I love to dance, however, and Zumba gives me a way to dance that is relatively safe and good for my health. When I was younger, my "dance exercise" consisted of going to night clubs and raves, and the joy of the dancing was often overshadowed by horrible aspects of the scene - long lines to get inside, creepy guys hitting on you, and drugs everywhere. I'm a good free-form dancer but I am not a trained dancer - so I am not interested in ballet or anything that requires real dancing skills.
For many, the idea of being able to dance your way to fitness is quite appealing - it's fun and doesn't feel like so much work. I would highly recommend Zumba as an addition to a regular yoga practice to round out your exercise program.
Now, for a while I did try to do more "power yoga" and flow-style yoga as my cardio, along with bicycling and swimming. But you know what? I'm tired of doing sun salutations. I'm tired of Sun Salutations A, B, and C. If I never did another one in my life, I might not miss it. I am sick to death of Warrior 1, Warrior 2, and Downward Dog. I have suffered from various forms of yoga burnout for years, yet often pushed myself to go to class because that's what I was supposed to be: a yogi. I did yoga. I was supposed to do yoga and love it.
Taking Zumba has been a bit liberating. It's new, it's different. Granted, in five years maybe I will be sick of some aspects of it - like the ubiquitous "single, single, double" dance move. But I like that it's not only varied in its movements but gives you the freedom to interpret them in different ways.
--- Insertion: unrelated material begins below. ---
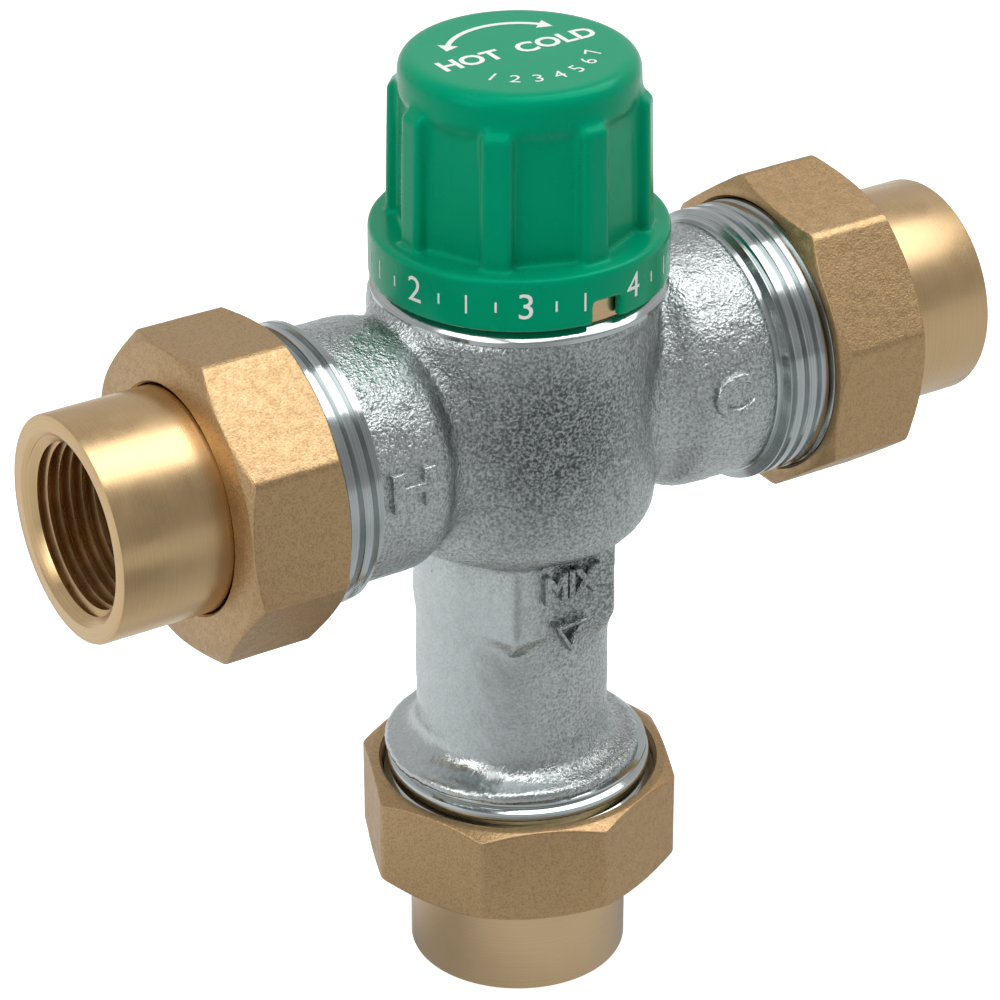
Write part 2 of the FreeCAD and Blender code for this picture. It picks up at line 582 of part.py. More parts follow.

Even in yoga flow classes, I always felt like I was trying to conform my body to the specific posture, whereas in Zumba I have some freedom to be loose and expressive.
This may also be why I enjoy Kundalini Yoga so much - it can be so much less predictable than regular yoga.
Zumba beats power yoga for calorie burning:
I'll give you another very good reason to supplement your yoga practice with Zumba - Zumba actually burns more calories than power yoga. Here is why:
“If we look at the heart-rate monitor strips from the Zumba fitness session, they kind of look like interval workouts, going back and forth between high intensity and low intensity,” says lead researcher Mary Luettgen, M.S. “Because of that, with Zumba you burn a lot of extra calories compared to a steady-state exercise like jogging.”
This is why, for me, I am going to drop any "yoga guilt" I might have for preferring Zumba class to hatha flow right now. I go to Zumba for cardio. I am doing yoga for strength and flexibility now. Yoga doesn't need to be everything for me anymore.
"Dance yoga" is probably inevitable:
All that said, one of these days we might actually see more dance combined with yoga.
Shiva Rea has attempted to bring dance to yoga with her Yoga Trance Dance practice. I actually trained with her to learn how to teach it. I love it, and it's very awesome to do. But unfortunately, for whatever the reason, it has not caught on with regular yoga studios. It is hard to find a class, and when you do find one, they tend to be long, drawn-out special events done once per month at most or just once in a blue moon.
Zumba, on the other hand, is a lot easier to find. You'll usually find classes in your local gym. If it's not called "Zumba" it might be a Zumba knock-off with a different name.
It is probably only a matter of time before the marketing geniuses at Zumba, Inc. figure out a way to incorporate yoga and Zumba. I'll be happy to try the class when it's available. Right now, however, they are busy pushing Zumba Step, which I haven't had the guts to try yet.
Here are some tips on trying Zumba:
1) If you don't like your teacher try another one. Zumba teachers have vastly different styles and music. They don't always play Latin music and often play other dance hits.
2) You're going to stumble and miss the steps when you start out. That's OK. Nobody is looking at you. They are busy trying to get the steps right themselves.
3) Start off easy - don't start jumping around unless you feel ready to do so. If you need a less stressful workout, then step, don't jump. If you want to burn a lot of calories, jump a lot and you'll definitely feel it.
4) Zumba can conform to your fitness level. I have been in classes with young energetic women dancing alongside older, overweight women. The young women jump around like crazy while the older women dance in a lower impact way. This is what is great about the practice. It is flexible.